For Pedro Gil, architecture is a platform to give a voice to disenfranchised groups, push for positive social change and solve problems in creative and unexpected ways.

I relocated my studio from central London to my neighbourhood in Ilford Redbridge, not as a consequence of the pandemic, this act was taken quite some time before the global event, but rather as a response to believing in the importance of servitude and locality. Through our work in Studio Gil, I have tried to create a platform to give a voice to the disenfranchised and champion underrepresented groups, using my skill set as an architect to facilitate architectural projects and advocate for positive social change.  Our studio has often been located in the vicinity of the communities we want to serve and so I decided to base our architecture practice in Ilford, Redbridge on the border of London and Essex to serve the community where my family and I had laid down our roots.

When the world went into lockdown it felt like extreme privilege to have the ability to leave my house and walk to my studio which became a sanctuary – it was so much more than a ‘space to be creative’ in, and played a crucial role in helping maintain some sense of equilibrium. This all vindicated the thoughts and decisions about the strength of locality and community.
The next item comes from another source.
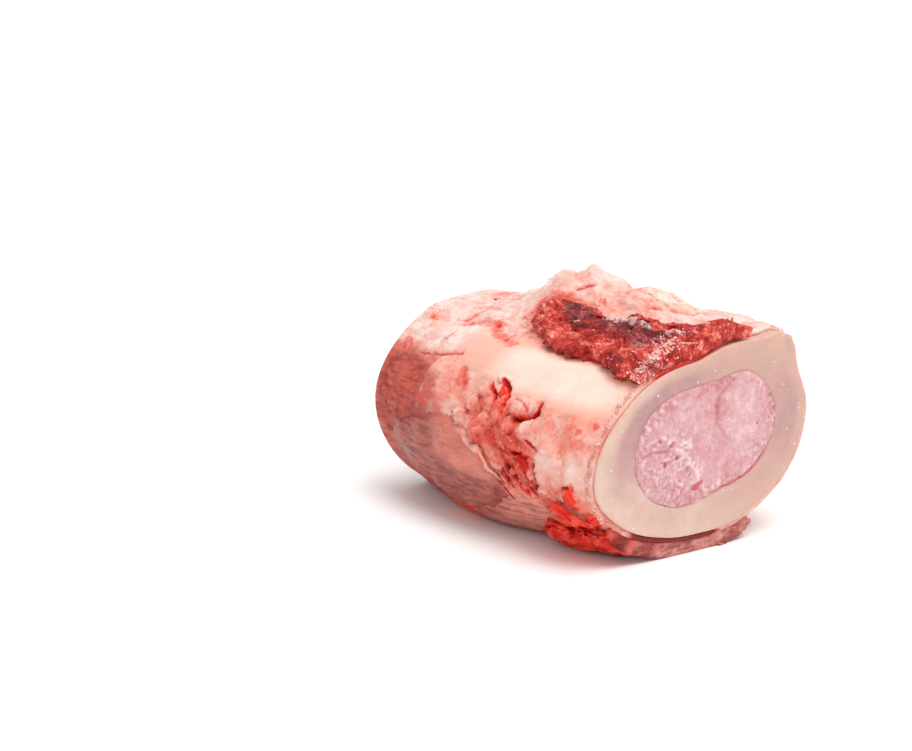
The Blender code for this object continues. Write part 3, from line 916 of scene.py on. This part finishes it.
def dress_muscle(start):
    broad = clouds(start, 5, 2, twist=0.8)
    middle = clouds(start, 1.8, 3, 0.6)
    fine = clouds(start, 0.4, 3, 0.7)
    grains = cells(start, 0.7)
    shades = cells(start, 0.7, "Color")
    fibres = clouds(start, 0.9, 3, 0.6, (0.25, 1, 1))
    deep = attribute(start, "deep")
    tone = 0.5 + (broad - 0.5) * 1.3 + (middle - 0.5) * 0.8 + (fine - 0.5) * 0.5 + (shades - 0.5) * 0.2
    # The gaps between lumps are painted darker: painted shade.
    tone = tone + (fibres - 0.5) * 0.3 - (grains - 0.4) * 0.3 - deep * 0.15
    tone = tone + attribute(start, "light") * 0.25
    base = tone.shade(
        (0, colour(92, 8, 8)), (0.3, colour(160, 26, 20)), (0.52, colour(206, 58, 44)),
        (0.75, colour(238, 126, 108)), (1, colour(252, 200, 190)))
    purple = attribute(start, "purple") + (broad - 0.5) * 0.8 + (middle - 0.5) * 0.5
    violet = tone.shade(
        (0.1, colour(84, 18, 26)), (0.45, colour(134, 44, 52)), (0.7, colour(186, 104, 106)),
        (1, colour(236, 190, 188)))
    base = (purple.rise(0.3, 0.8) * 0.85).mix(base, violet)
    frost = (attribute(start, "frost") + (middle - 0.5) * 1.4 + (fine - 0.5) * 1.2).rise(0.5, 0.95)
    base = (frost * 0.85).mix(base, fine.mix(colour(240, 184, 180), colour(255, 232, 230)))
    speck = 1 - cells(start, 1.5).rise(0.10, 0.2)
    speck = speck * clouds(start, 3, 1, shift=5).rise(0.48, 0.62)
    base = (speck * 0.75).mix(base, colour(252, 206, 196))
    return {
        "Base Color": base,
        "Roughness": 0.45 + frost * 0.2 - fibres * 0.1,
        "Coat Weight": 0.14 - frost * 0.12,
        "Normal": bumps(start, fibres * 0.7 + fine * 0.5 + speck * 0.5 - grains * 0.6, 0.4),
    }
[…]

It was during these periods of sanctum that I was able to acknowledge three reflections on the situation we were all living in; firstly, that we are one planet bound by a singular but complex ecosystem and that we are very quick to forget this, especially in the global north, where the tendency is to be seduced by the trappings of capitalism and  consumerism. We are in fact one global society and until we are all safe, none of us is safe.

Secondly, that it is through our continued exploitation and abuse of the natural the environments which have selflessly sustained us as a species for millennia that we find ourselves in this situation. The global pandemic is entirely of our own making through an arrogant and misplaced belief that we can continue to plunder our planet’s resources without end or consequence. We are now living the direct consequences of our abuse and arrogance.

Thirdly, that climate justice and social justice are intrinsically interconnected. Much has been written about the disproportionate effect of Covid-19 on ethnic and minoritised groups and how it is the people and communities with the fewest resources that have paid the heaviest price. We must find a new way of doing things for the sake of the environment, social mobility, and equity for all. As architects we are trained to solve problems in creative and unexpected ways – now is the time to exercise that influence.

Nobody quite knows what the future will hold, but it is my longing that as we collectively emerge on the other side of the pandemic, we see this global event as an opportunity to recalibrate our priorities and help build a sustainable and resilient future that is equitable for people, places, and planet.